Edmonton, Alberta — Alberta drivers are bracing for potential car insurance hikes in the new year, the provincial government has created a committee to examine what ails the system.
Earlier this year, the United Conservative party government cancelled the former NDP government’s five percent cap on insurance premium increases, prompting premium hikes of nearly 12 percent. Alberta Finance Minister Travis Toews said he is hearing from concerned consumers and insurance companies, who say they’re selling insurance at a loss.
“The cap was really putting a Band-Aid on a problem that just continued to fester,” said Toews. “Ultimately, it didn’t deal with the problem at hand.”
Toews appointed Chris Daniel—who is also a consumer representative on the Automobile Insurance Rate Board, which approves car insurance rate hikes in Alberta—as the committee’s chairman.
The province’s problems include rising payouts as a result of natural disasters like the 2016 Ford McMurray wildfire, Alberta’s higher-than-normal rate of auto theft, hailstorms and the escalating cost of injury claims, said Daniel.

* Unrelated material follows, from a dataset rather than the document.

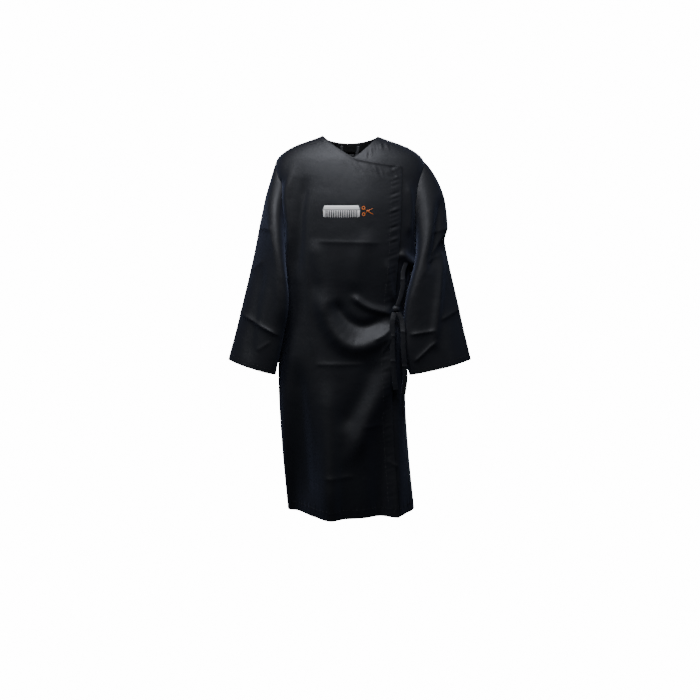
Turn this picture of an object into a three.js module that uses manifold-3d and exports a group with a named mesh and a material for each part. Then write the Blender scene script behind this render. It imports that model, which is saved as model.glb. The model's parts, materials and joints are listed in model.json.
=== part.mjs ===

Lawyer Shelley Miller and Dr. Larry Ohlhauser have also been appointed to the committee, which aims to find a “real solution” and make recommendations to the government for reform by next spring. It has a budget of $1-million.
Although the panel has no preconceived outcomes, on the table could be some form of no-fault insurance coverage, limiting the conditions under which an injured person can sue an at-fault driver for pain and suffering stemming from a crash.
The province has also said offering government-run insurance like B.C. and Saskatchewan is not an option.